Emmanuel et Charles, conformistes verts

A Versailles, Emmanuel Macron a exploité à son bénéfice une autre tradition, la monarchie britannique. Il a reçu le couple Windsor avec un faste très cordial. Il en a les moyens, le budget de la présidence française s’élevait à 105 millions d’euros en 2019 contre 86,4 millions de livres (97,6 millions d’euros) pour la dotation royale britannique. Avec Charles III, il n’a pas seulement parlé vins de Bordeaux, Rugby et porcelaine de Sèvres, il a communié dans le conformisme écologiste, le souci de l’étranger (Charles est ostensiblement islamophile) et du progrès sociétal.

 

François, Emmanuel et Charles : la tradition au service de l’arc-en-ciel

Louis XIV a dû se retourner dans sa tombe en entendant un monarque britannique de la dynastie des Saxe-Cobourg-Gotha, la maison de ses ennemis usurpateurs du trône des Stuart qu’il avait recueillis à Versailles, festoyer dans sa galerie des glaces.

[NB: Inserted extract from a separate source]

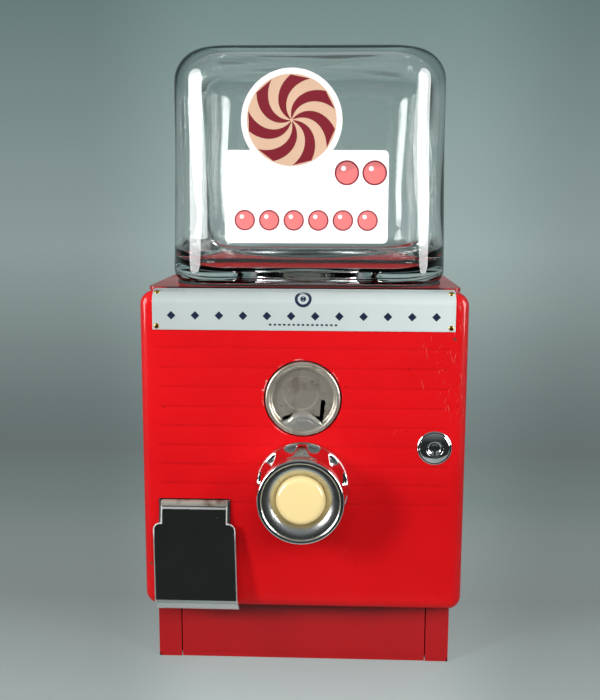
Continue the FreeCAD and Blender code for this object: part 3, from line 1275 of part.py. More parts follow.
def knob():
    """The fluted knob: rear ring, tapered body, rolled rim, dished face and hollow back."""
    dish = KNOB_LENGTH - KNOB_DISH_DEPTH
    web = dish - KNOB_HOLLOW_WALL
    ring_top = KNOB_GAP + KNOB_RING
    rim = KNOB_LENGTH - KNOB_RIM_BEAD
    profile = [(SHAFT_R + RUN_FIT, KNOB_GAP), (KNOB_BOSS_R, KNOB_GAP), (KNOB_BOSS_R, web),
               (KNOB_NECK_R - KNOB_HOLLOW_WALL, web), (KNOB_BODY_R - KNOB_HOLLOW_WALL, KNOB_GAP),
               (KNOB_RING_R - KNOB_RING_EDGE, KNOB_GAP), (KNOB_RING_R, KNOB_GAP + KNOB_RING_EDGE),
               (KNOB_RING_R, ring_top - KNOB_RING_EDGE), (KNOB_RING_R - KNOB_RING_EDGE, ring_top),
               (KNOB_BODY_R, ring_top + KNOB_RIM_EDGE), (KNOB_WAIST_R, KNOB_WAIST),
               (KNOB_NECK_R, KNOB_NECK), (KNOB_NECK_R, KNOB_FLARE),
               (KNOB_RIM_R, rim - KNOB_RIM_BEAD), (KNOB_RIM_R, rim),
               (KNOB_RIM_R - KNOB_RIM_EDGE, KNOB_LENGTH - KNOB_RIM_EDGE),
               (KNOB_RIM_R - KNOB_RIM_BEAD, KNOB_LENGTH),
               (KNOB_RIM_R - 2 * KNOB_RIM_BEAD, KNOB_LENGTH - KNOB_RIM_EDGE),
               ((KNOB_RIM_R + INSERT_R) / 2, dish + KNOB_DISH_FOOT), (INSERT_R + SEAT_GAP, dish),
               (SHAFT_R + RUN_FIT, dish)]
    body = turned(profile, point(0, FRONT_Y, KNOB_Z), Y_AXIS * -1)
    centre_r = KNOB_BODY_R - FLUTE_DEPTH + FLUTE_R
    for n in range(FLUTE_COUNT):
        angle = 2 * math.pi * (n + 0.5) / FLUTE_COUNT
        x = centre_r * math.sin(angle)
        z = KNOB_Z + centre_r * math.cos(angle)
        start = point(x, FRONT_Y - FLUTE_START, z)
        end = point(x, FRONT_Y - FLUTE_END, z)
        straight = rod(FLUTE_R, start, Y_AXIS * -1, FLUTE_END - FLUTE_START)
        body = body.cut(straight.fuse(Part.makeSphere(FLUTE_R, end)).removeSplitter())
    return body


def knob_insert():
    """The cream disc in the knob's face."""
    low = FRONT_Y - KNOB_LENGTH + KNOB_DISH_DEPTH
    base = rod(INSERT_R, point(0, low, KNOB_Z), Y_AXIS * -1, INSERT_HEIGHT + INSERT_DOME)
    ball_radius = (INSERT_R ** 2 + INSERT_DOME ** 2) / (2 * INSERT_DOME)
    peak = low - INSERT_HEIGHT - INSERT_DOME
    ball = Part.makeSphere(ball_radius, point(0, peak + ball_radius, KNOB_Z))
    return base.common(ball)


def knob_shaft():
    """The shaft from inside the knob to the pinion."""
    front = FRONT_Y - KNOB_LENGTH + KNOB_DISH_DEPTH
    return rod(SHAFT_R, point(0, front, KNOB_Z), Y_AXIS, PINION_Y + PINION_FACE / 2 - front)


def coin_wheel():
    """The disc that carries the coin round, with two coin pockets."""
    wheel = rod(COIN_WHEEL_R, point(0, COIN_WHEEL_Y, KNOB_Z), Y_AXIS, COIN_WHEEL_THICK)
    for side in (-1, 1):
        pocket = rod(COIN_R + COIN_PLAY, point(0, COIN_WHEEL_Y, KNOB_Z + side * COIN_WHEEL_R), Y_AXIS,
                     COIN_WHEEL_THICK)
        wheel = wheel.cut(pocket)
    return wheel.cut(rod(SHAFT_R, point(0, COIN_WHEEL_Y, KNOB_Z), Y_AXIS, COIN_WHEEL_THICK))


def ratchet_wheel():
    """The saw-toothed disc that stops the knob turning back."""
    corners = []
    step = 2 * math.pi / RATCHET_TEETH
    for n in range(RATCHET_TEETH):
        for radius, angle in ((RATCHET_R, n * step), (RATCHET_ROOT_R, (n + RATCHET_TOOTH_TIP) * step)):
            corners.append(point(radius * math.cos(angle), RATCHET_Y,
                                 KNOB_Z + radius * math.sin(angle)))
    wheel = prism(corners, Y_AXIS * RATCHET_THICK)
    return wheel.cut(rod(SHAFT_R, point(0, RATCHET_Y, KNOB_Z), Y_AXIS, RATCHET_THICK))


def drive_pinion():
    """The straight-sided pinion under the crown gear, with a tooth at the top."""
    slope = math.tan(math.radians(PRESSURE_DEG))
    tip_r = PINION_PITCH_R + TOOTH_REACH
    root_r = PINION_PITCH_R - TOOTH_REACH - TOOTH_GAP
    tip_half = math.atan((PINION_TOOTH / 2 - TOOTH_REACH * slope) / tip_r)
    root_half = math.atan((PINION_TOOTH / 2 + (TOOTH_REACH + TOOTH_GAP) * slope) / root_r)
    corners = []
    for n in range(PINION_TEETH):
        middle = 2 * math.pi * n / PINION_TEETH
        for radius, offset in ((root_r, -root_half), (tip_r, -tip_half), (tip_r, tip_half),
                               (root_r, root_half)):
            angle = middle + offset
            corners.append(point(radius * math.sin(angle), PINION_Y - PINION_FACE / 2,
                                 KNOB_Z + radius * math.cos(angle)))
    pinion = prism(corners, Y_AXIS * PINION_FACE)
    return pinion.cut(rod(SHAFT_R, point(0, PINION_Y - PINION_FACE, KNOB_Z), Y_AXIS, 3 * PINION_FACE))


def shaft_collar():
    """The ring behind the bearing plate that keeps the shaft in place."""
    return tube(SHAFT_COLLAR_R, SHAFT_R, point(0, BEARING_Y + BEARING_THICK + SEAT_GAP, KNOB_Z),
                Y_AXIS, SHAFT_COLLAR)


def main():
    os.makedirs("parts", exist_ok=True)
    save("cabinet_shell", cabinet_shell())
    save("top_plate", top_plate())
    save("base_left_channel", base_channel(-1))
    save("base_right_channel", base_channel(1))
    save("base_front_panel", base_panel(True))
    save("base_rear_panel", base_panel(False))
    save("base_floor", base_floor())
    save("rubber_feet", *rubber_feet())
    save("base_screws", *base_screws())
    save("lock_strike", lock_strike())
    save("hinge_bracket_lower", hinge_bracket(LOWER_ARM_Z))
    save("hinge_bracket_upper", hinge_bracket(UPPER_ARM_Z))
    save("hinge_pins", *hinge_pins())
    save("cash_box", cash_box())
    save("globe", globe())
    save("globe_gasket", globe_gasket())
    save("globe_collar", globe_collar())
    save("collar_screws", *collar_screws())
    save("hopper", hopper())
    save("cross_bar", cross_bar())
    save("bar_screws", *bar_screws())
    save("wheel_floor", wheel_floor())
    save("portion_guard", portion_guard())
    save("portion_brush", portion_brush())
    save("portion_wheel", portion_wheel())
    save("crown_gear", crown_gear())
    save("wheel_axle", wheel_axle())
    save("axle_clip", axle_clip())
    save("agitator", agitator())
    save("candy_chute", candy_chute())
    save("front_door", front_door())
    save("nameplate", nameplate())
    save("nameplate_screws", *nameplate_screws())
    save("coin_entry_plate", coin_entry_plate())
    save("coin_lip", coin_lip())
    save("spout", spout())
    save("flap_pin", flap_pin())
    save("flap", flap())
    save("lock_cylinder", lock_cylinder())
    save("lock_nut", lock_nut())
    save("lock_plug", lock_plug())
    save("lock_cam", lock_cam())
    save("cam_screw", cam_screw())
    save("hinge_arm_lower", hinge_arm(LOWER_ARM_Z))
    save("hinge_arm_upper", hinge_arm(UPPER_ARM_Z))
    save("mechanism_plate", mechanism_plate())
    save("mechanism_screws", *mechanism_screws())
    save("bearing_posts", *bearing_posts())
    save("bearing_plate", bearing_plate())
    save("coin_track", *coin_track())
    save("knob_bush", knob_bush())
    save("coin_dog", coin_dog())
    save("ratchet_pawl", ratchet_pawl())
    save("knob", knob())
    save("knob_insert", knob_insert())
    save("knob_shaft", knob_shaft())
    save("coin_wheel", coin_wheel())
    save("ratchet_wheel", ratchet_wheel())
    save("drive_pinion", drive_pinion())
    save("shaft_collar", shaft_collar())


main()
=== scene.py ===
# %% [markdown]
# # A candy vending machine in red enamel and chrome
#
# A square glass globe stands on a red steel body. The front door carries everything the
# buyer touches: a dish for the coin, a fluted knob, a lock and a flap over the candy's way out.
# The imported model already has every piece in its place, so this lesson only gives the
# pieces that the eye rests on a finer form, and every surface a finish of its own.

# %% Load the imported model
import math

import bmesh
import bpy
import numpy as np
from mathutils import Matrix, Vector, noise


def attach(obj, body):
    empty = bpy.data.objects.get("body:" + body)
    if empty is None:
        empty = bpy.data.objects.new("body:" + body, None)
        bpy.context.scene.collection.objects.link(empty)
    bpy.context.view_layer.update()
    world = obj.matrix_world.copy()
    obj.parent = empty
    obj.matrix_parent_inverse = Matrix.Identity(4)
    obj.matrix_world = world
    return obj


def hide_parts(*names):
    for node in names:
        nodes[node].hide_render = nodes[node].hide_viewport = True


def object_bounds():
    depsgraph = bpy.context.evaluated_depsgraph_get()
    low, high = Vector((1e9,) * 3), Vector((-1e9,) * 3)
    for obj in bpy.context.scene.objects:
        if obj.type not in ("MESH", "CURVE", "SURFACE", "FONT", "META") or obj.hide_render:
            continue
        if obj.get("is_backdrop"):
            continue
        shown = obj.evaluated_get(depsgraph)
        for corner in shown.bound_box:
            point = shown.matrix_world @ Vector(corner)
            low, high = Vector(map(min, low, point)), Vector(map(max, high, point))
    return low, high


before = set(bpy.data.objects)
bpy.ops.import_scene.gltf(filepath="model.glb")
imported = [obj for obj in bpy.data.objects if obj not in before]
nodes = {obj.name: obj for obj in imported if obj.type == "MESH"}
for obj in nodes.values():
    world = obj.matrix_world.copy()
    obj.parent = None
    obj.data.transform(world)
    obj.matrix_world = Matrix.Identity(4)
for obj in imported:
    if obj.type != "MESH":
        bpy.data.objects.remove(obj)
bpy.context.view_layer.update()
MM = 0.001

# %% [markdown]
# ## The camera
#
# The photograph was taken from in front of the globe's foot, a little from the right, and
# looks down by nine degrees. The place and the three turns of the camera were fitted to the
# corners and screws of the body, so they are written down as they were found, instead of a
# target to look at.

# %% Stand the camera where the photograph was taken
lens_data = bpy.data.cameras.new("camera")
lens_data.lens = 48.63
lens_data.sensor_width = 36
camera = bpy.data.objects.new("camera", lens_data)
bpy.context.scene.collection.objects.link(camera)
LOOK_LEFT, LOOK_DOWN, LEAN_OVER = math.radians(2.293), math.radians(9.003), math.radians(0.191)
turn = Matrix.Rotation(LOOK_LEFT, 4, "Z") @ Matrix.Rotation(math.pi / 2 - LOOK_DOWN, 4, "X")
turn = turn @ Matrix.Rotation(LEAN_OVER, 4, "Z")
camera.matrix_world = Matrix.Translation((0.0212, -0.67771, 0.30135)) @ turn
bpy.context.scene.camera = camera
ahead = turn @ Vector((0, 0, -1))
print("camera looks along", [round(v, 3) for v in ahead])

# %% [markdown]
# ## Small tools for meshes
#
# Three tools make nearly every form here. The first turns points in millimetres into an
# object and closes its seams. The second turns a profile round an axis, as a lathe does. The
# third marks edges sharper than a given angle, so that curved walls shade smoothly and
# real corners stay crisp.

# %% Points to a piece
MERGE = 0.00001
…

Toutes les traditions exploitées par la politique de ces trois princes que sont François, Emmanuel et Charles sont ainsi ostensiblement subverties. Le prestige de la royauté, l’autorité de l’Eglise et les ors monarchiques de la République sont ouvertement utilisés pour épauler un projet de société ouverte qui nie tranquillement la réalité traditionnelle dont ils se réclament. La Révolution arc-en-ciel utilise le décorum des traditions pour mieux tromper le cœur des foules.